Experts:
Dr. Gamboa (malarial scientist): Accessibility issues of rural populations → developed an easy-to use, cheap, diagnostic kit
Dr. Velavan (malarial scientist): P. falciparum causes the deadliest form of Malaria → focused on P. falciparum instead of P. vivax
Dr Priyanka Devgun (community medicine doctor): Attitudes toward Malaria are lax → Designed an effective public engagement strategy
Dr. David Norman (structural biologist): Provided input and feedback with structural modeling of cyclotides
Poornima Raveendran (Senior Teaching Associate): Accessibility issues with the diagnostic kit → aimed to create instructional videos in vernacular languages and further develop software to detect Malaria without preprocessing images.
Sriram Raghavendran (Joint Executive Director, Star Health and Allied Insurance): Diagnostic kit must be as simple as possible → decided to split the kit into two components, Reusable and Consumables and test whether pre-assembling the foldscope before distributing it would be possible
Feedback from doctors:
Dr.
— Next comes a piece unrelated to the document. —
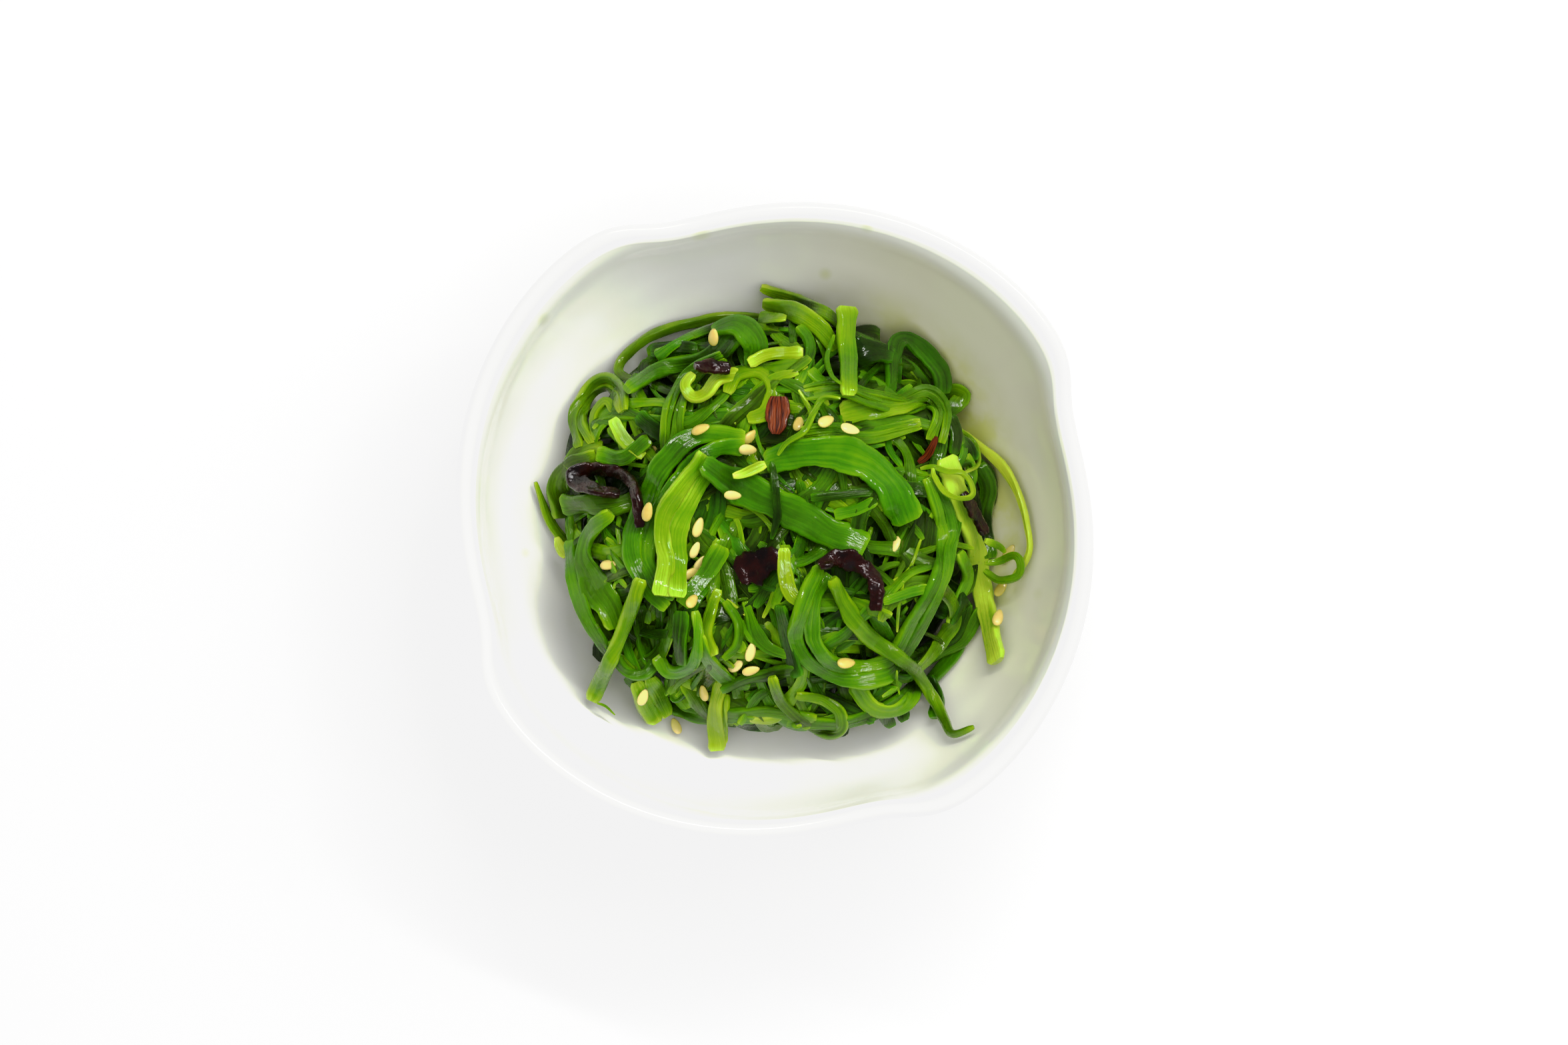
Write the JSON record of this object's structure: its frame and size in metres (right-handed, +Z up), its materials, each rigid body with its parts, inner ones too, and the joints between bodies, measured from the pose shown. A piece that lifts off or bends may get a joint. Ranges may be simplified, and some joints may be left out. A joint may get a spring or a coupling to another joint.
{
  "type": "wakame salad in a small bowl",
  "caption": "Small pinched porcelain side-dish bowl filled with a tangled heap of cut wakame strips, wood ear, chilli and sesame.",
  "frame": {"origin": "centre of the foot ring's underside, on the surface the bowl stands on", "axes": "+Z up out of the bowl, +Y towards the top of the picture, +X towards its right"},
  "size_m": [0.106, 0.106, 0.0449],
  "materials": {
    "porcelain": "gloss",
    "wakame_dark": "gloss",
    "wakame_mid": "gloss",
    "wakame_light": "gloss",
    "wakame_olive": "gloss",
    "wakame_yellow": "gloss",
    "wood_ear": "gloss",
    "chilli": "satin",
    "sesame": "satin"
  },
  "bodies": {
    "root": {"bowl": "porcelain", "chilli_flake": "chilli", "chilli_sliver": "chilli", "sesame_01": "sesame", "sesame_02": "sesame", "sesame_03": "sesame", "sesame_04": "sesame", "sesame_05": "sesame", "sesame_06": "sesame", "sesame_07": "sesame", "sesame_08": "sesame", "sesame_09": "sesame", "sesame_10": "sesame", "sesame_11": "sesame", "sesame_12": "sesame", "sesame_13": "sesame", "sesame_14": "sesame", "sesame_15": "sesame", "sesame_16": "sesame", "sesame_17": "sesame", "sesame_18": "sesame", "strip_arch_ribbon": "wakame_mid", "strip_belt_high": "wakame_light", "strip_belt_low": "wakame_light", "strip_big_loop": "wakame_light", "strip_bottom_loop": "wakame_olive", "strip_bottom_stem": "wakame_yellow", "strip_bright_fall": "wakame_yellow", "strip_crown_leaf": "wakame_mid", "strip_diagonal": "wakame_light", "strip_foot_leaf": "wakame_light", "strip_hanging_arc": "wakame_mid", "strip_left_bundle": "wakame_light", "strip_left_curl": "wakame_olive", "strip_left_leaf": "wakame_olive", "strip_left_ribbon": "wakame_mid", "strip_left_stem": "wakame_mid", "strip_left_stub": "wakame_olive", "strip_long_strip": "wakame_mid", "strip_lower_scoop": "wakame_light", "strip_right_fold": "wakame_dark", "strip_right_thread": "wakame_yellow", "strip_rolled_strip": "wakame_dark", "strip_shiny_arc": "wakame_light", "strip_shoulder_inner": "wakame_light", "strip_shoulder_outer": "wakame_mid", "strip_tail_stem": "wakame_olive", "strip_top_blade_broad": "wakame_light", "strip_top_blade_long": "wakame_olive", "strip_upright_stem": "wakame_light", "strip_wall_loop": "wakame_olive", "strip_wall_sprig": "wakame_light", "strip_yellow_curl": "wakame_yellow", "strip_yellow_strip": "wakame_yellow", "wakame_bed": "wakame_dark", "wood_ear_crumpled": "wood_ear", "wood_ear_flake": "wood_ear", "wood_ear_hooked": "wood_ear", "wood_ear_side": "wood_ear", "wood_ear_tuft": "wood_ear"}
  },
  "joints": []
}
Nilofar Bijali (worked in a public health organization in a tribal area): Tests needed to be conducted to see if our diagnostics kit was better than Rapid Diagnostic Tests (RDTs)
Dr. Rituja Sardesai (previously worked in a rural primary health center): Our instruction manual for the diagnostic kit was well-made and our instructional video for the foldscope required translation into vernacular videos.
Dr Akshay Wagh (currently works at a rural primary health center): It would be necessary to perform field studies and efficiency studies before continuing the development of such a kit.
Dr. Roshani Rameshwar Sagane (currently works at a rural primary health center): Maximum pictorial representation is necessary in the instruction manual that we have developed. She also had suggestions on the distribution of our diagnostic kit.
Public Engagement:
Webinar (via collaboration): A webinar for school students, highlighting the dangers of mosquito-borne diseases, and what we could do to combat them.
Radio show: An interview on a radio channel, where a team member spoke about the deadliness of Malaria and how good hygiene can prevent the spread of the disease.
Journal publication (via collaboration): The iGEM Vector and Muggle journals, created by the MSP-Maastricht team, contain peer-reviewed articles from iGEM teams from across the globe. We submitted an article and were part of the peer-review process.
Malaria song: In order to spread awareness about the seriousness of Malaria and how it could be combated, our team wrote, composed, produced, and sang a Malaria song, which can be found on our wiki!
Tangram activity: We developed a module to teach high school students about synthetic biology. This used tangrams to teach kids the basics of genetic engineering.